Records that describe objects:
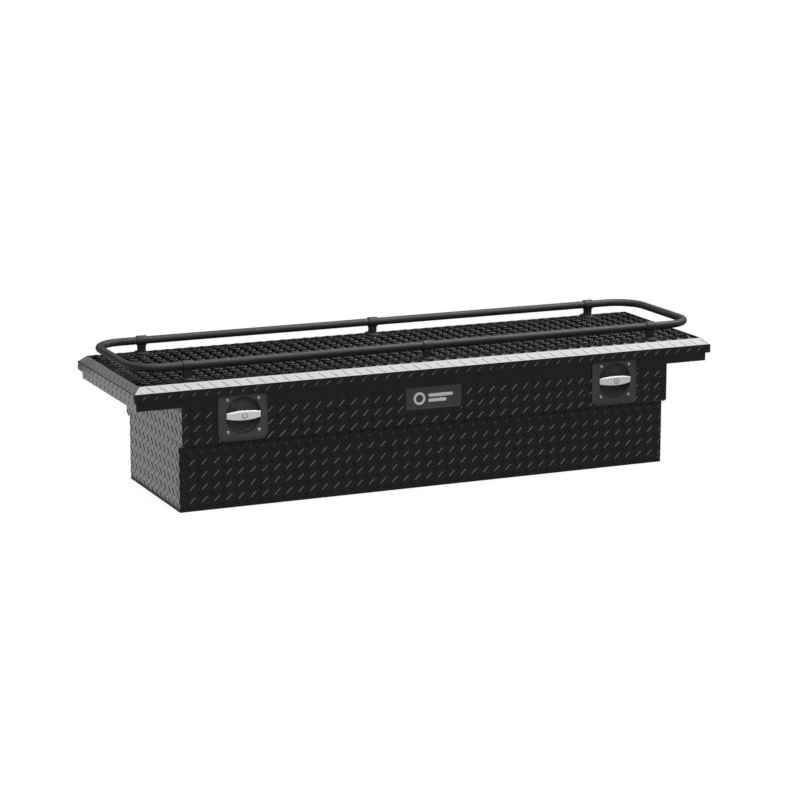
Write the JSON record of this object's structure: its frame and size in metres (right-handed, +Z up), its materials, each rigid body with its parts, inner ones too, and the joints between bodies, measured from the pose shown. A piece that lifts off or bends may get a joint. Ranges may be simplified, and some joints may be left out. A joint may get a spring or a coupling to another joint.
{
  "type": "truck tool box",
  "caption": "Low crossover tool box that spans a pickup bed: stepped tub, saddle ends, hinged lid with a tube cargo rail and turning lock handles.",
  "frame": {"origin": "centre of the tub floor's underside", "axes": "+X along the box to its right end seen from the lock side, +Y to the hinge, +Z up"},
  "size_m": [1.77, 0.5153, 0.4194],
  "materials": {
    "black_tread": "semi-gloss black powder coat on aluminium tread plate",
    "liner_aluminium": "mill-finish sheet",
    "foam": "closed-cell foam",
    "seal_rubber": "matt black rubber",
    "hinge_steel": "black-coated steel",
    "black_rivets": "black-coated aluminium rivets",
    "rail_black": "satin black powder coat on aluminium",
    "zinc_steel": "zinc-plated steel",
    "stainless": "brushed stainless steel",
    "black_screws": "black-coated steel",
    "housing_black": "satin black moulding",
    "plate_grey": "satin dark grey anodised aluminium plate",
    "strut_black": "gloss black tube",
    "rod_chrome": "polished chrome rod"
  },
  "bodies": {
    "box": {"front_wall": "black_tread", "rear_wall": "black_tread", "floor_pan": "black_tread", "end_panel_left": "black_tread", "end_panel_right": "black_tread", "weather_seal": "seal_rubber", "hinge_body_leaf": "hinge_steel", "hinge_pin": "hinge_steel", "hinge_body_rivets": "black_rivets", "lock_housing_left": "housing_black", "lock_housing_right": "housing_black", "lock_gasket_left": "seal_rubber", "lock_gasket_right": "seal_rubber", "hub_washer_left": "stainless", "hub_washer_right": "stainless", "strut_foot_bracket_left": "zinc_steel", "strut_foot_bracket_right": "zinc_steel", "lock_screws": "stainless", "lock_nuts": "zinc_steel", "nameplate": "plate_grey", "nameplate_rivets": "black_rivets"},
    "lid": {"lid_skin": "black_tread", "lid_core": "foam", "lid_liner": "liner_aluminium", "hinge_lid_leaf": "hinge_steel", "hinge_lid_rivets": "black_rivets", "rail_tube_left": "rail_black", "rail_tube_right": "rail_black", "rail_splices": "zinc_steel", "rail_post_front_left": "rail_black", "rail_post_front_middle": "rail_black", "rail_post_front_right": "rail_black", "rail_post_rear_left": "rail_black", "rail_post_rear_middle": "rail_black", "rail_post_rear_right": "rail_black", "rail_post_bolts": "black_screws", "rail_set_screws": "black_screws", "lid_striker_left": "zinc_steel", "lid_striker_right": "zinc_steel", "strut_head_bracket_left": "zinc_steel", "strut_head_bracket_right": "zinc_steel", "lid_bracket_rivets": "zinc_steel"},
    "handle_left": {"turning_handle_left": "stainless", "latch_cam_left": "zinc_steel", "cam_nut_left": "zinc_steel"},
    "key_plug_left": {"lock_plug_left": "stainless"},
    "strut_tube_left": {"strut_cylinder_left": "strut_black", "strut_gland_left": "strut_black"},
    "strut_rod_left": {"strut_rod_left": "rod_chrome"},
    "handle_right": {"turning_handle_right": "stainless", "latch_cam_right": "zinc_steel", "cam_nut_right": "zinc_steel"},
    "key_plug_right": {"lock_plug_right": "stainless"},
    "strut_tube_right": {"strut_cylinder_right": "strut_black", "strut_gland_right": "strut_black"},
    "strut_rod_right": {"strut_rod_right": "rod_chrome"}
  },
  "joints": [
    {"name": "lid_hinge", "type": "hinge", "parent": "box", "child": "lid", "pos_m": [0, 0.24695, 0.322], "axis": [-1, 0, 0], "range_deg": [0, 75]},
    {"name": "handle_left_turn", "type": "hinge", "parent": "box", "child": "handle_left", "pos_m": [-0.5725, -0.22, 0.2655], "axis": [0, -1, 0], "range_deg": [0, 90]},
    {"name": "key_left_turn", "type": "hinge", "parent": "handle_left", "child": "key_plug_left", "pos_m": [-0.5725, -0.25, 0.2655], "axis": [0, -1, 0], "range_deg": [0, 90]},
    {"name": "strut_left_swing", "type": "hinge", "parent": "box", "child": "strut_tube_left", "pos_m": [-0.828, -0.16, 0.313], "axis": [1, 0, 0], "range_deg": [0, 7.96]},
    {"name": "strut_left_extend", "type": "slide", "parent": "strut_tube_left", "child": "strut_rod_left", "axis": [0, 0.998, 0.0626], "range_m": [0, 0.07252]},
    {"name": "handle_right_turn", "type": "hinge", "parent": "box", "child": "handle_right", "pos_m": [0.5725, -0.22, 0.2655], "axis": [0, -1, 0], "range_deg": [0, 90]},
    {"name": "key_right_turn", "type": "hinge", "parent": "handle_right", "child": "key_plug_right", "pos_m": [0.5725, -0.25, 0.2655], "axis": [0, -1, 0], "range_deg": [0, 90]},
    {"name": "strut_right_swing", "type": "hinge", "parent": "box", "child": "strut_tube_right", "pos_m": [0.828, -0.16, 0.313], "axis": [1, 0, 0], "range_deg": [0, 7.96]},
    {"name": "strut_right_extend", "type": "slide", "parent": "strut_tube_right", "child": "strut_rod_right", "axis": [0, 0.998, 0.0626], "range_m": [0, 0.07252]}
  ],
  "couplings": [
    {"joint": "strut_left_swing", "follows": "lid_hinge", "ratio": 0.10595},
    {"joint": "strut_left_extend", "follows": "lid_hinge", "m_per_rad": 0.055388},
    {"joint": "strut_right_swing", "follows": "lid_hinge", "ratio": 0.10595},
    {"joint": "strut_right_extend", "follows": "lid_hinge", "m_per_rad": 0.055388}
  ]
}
...
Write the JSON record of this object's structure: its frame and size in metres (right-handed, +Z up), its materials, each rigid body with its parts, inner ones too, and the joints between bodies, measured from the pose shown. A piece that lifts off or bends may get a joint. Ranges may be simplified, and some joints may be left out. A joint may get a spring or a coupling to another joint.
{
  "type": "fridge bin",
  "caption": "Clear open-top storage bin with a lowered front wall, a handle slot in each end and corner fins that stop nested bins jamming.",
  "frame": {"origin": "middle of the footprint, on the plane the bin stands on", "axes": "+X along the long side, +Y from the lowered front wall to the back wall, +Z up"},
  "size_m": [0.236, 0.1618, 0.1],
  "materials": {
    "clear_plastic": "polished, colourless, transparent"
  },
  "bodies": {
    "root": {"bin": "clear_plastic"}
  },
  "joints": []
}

* WHAT TO DO *
Scan the material above. Copy each line where "joints" occurs.

* OUTPUT OF THE EXERCISE *
Write the JSON record of this object's structure: its frame and size in metres (right-handed, +Z up), its materials, each rigid body with its parts, inner ones too, and the joints between bodies, measured from the pose shown. A piece that lifts off or bends may get a joint. Ranges may be simplified, and some joints may be left out. A joint may get a spring or a coupling to another joint.
  "joints": [
Write the JSON record of this object's structure: its frame and size in metres (right-handed, +Z up), its materials, each rigid body with its parts, inner ones too, and the joints between bodies, measured from the pose shown. A piece that lifts off or bends may get a joint. Ranges may be simplified, and some joints may be left out. A joint may get a spring or a coupling to another joint.
  "joints": []